If $f,g$ are linear transformations, find basis of $ \operatorname{im}(f) \cap \ker(f \circ g) $ and $ \operatorname{im}(g \circ f) + \ker(f) $

Question

I have done this task, however, my solutions are suspiciously strange. Could someone verify if my reasoning is okay?

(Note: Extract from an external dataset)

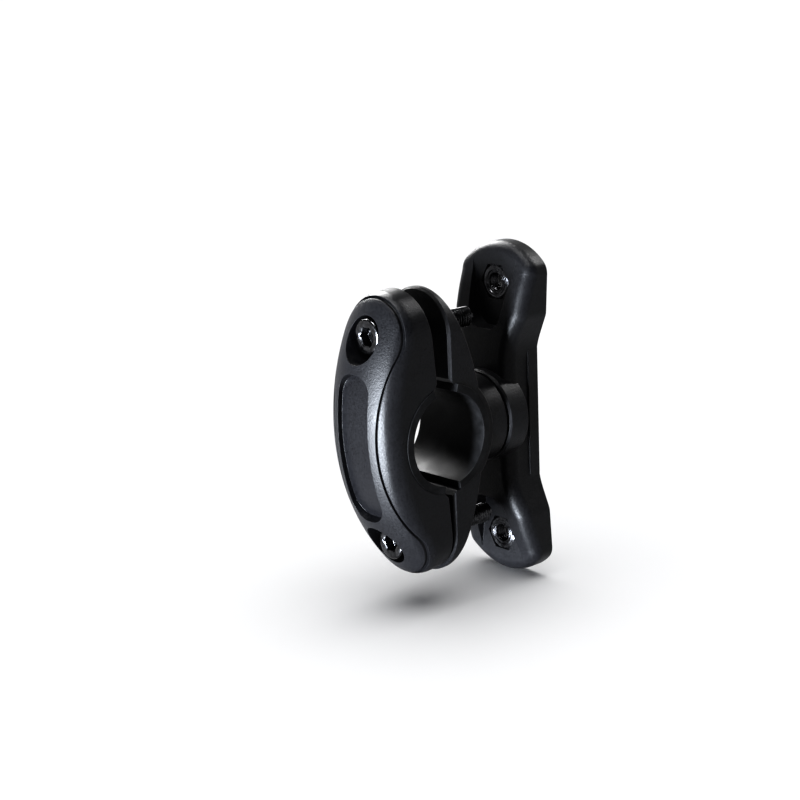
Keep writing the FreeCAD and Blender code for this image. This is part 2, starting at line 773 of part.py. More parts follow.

Possibly something to advise …
If all is ok (I hope), this post would be nice pattern for future visitors

Task

Given are linear transformations:
$f \in L(\mathbb R^3, \mathbb R[t]_2) $

$$ \vec{x} = [x_1,x_2,x_3]^T \rightarrow f(\vec{x})(t)=(x_1+x_3)t^2 + x_2$$
and
$g \in L(\mathbb R[t]_2,\mathbb R^3) $
$$p \in \mathbb R[t]_2 \rightarrow g(p) = [p(-1),p'(0),p(1)]^T $$

Find basis of subspace:
a) $ \operatorname{im}(f) \cap \ker(f \circ g) $
b) $ \operatorname{im}(g \circ f) + \ker(f) $

My solution

a)

Take a random polynomial:
$$p(t) = at^2 + bt + c $$
$$p(1) = a + b + c $$
$$p(-1) = a – b +c $$
$$p'(0) = b $$
so $ g(p) = [a-b+c,b,a+b+c]^T $
Ok now we are looking for $ f\circ g $
$$f(g(p)) = 2(a+c)t^2 + b $$
Ok, now I want its kernel:
$$f(g(p)) = 0 \leftrightarrow a = – c \wedge b = 0$$
so $\ker(f\circ g) = \operatorname{span}[1,0,-1]^T $

I need also $ \operatorname{im}(f)$ so $$ \operatorname{im}(f) = \operatorname{span}([1,0,0]^T,[0,1,0]^T)$$
but
$$ ([1,0,0]^T,[0,1,0]^T,[1,0,-1]^T $$
are linearly independent so $ \operatorname{im}(f) \cap \ker(f \circ g) = 0 $

b)

Now I am looking for $ \operatorname{im}(g \circ f)$
$$g(f(\vec{x})) = [x_1+x_2+x_3,0,x_1+x_2+x_3]^T = \operatorname{span}([1,0,1]^T) = \operatorname{im}(g \circ f)$$
Now $ker(f)$
$$ f(\vec{x})(t)=(x_1+x_3)t^2 + x_2 = 0 \leftrightarrow x_1 = -x_3 \wedge x_2 = 0$$
so
$$\ker(f) = \operatorname{span}([1,0,-1]^T)$$

Ok now we are looking for:
$$ \operatorname{im}(g \circ f) + \ker(f) = \operatorname{span}([1,0,-1]^T,[1,0,1]^T) $$
but $[1,0,-1]^T,[1,0,1]^T $ are linearly independent so
$ \operatorname{span}([1,0,-1]^T,[1,0,1]^T) $ is a basis of $ \operatorname{im}(g \circ f) + \ker(f) $
Thanks for your time!

Answer 1

$$f(x_1,x_2,x_3)=(x_1+x_3)t^2+x_2=k_1t^2+k_2$$ So $\text{Im}(f)$ is spanned by $\{1,x^2\}=\{(1,0,0),(0,0,1)\}$. Clearly, $\ker(f\circ g)=\text{span}\{(1,0,-1)\}\subset\text{span}\{(1,0,0),(0,0,1)\}=\text{Im}(f)$, so the answer to part $(a)$ is $\ker(f\circ g)$.

Answer to part $(b)$ is correct.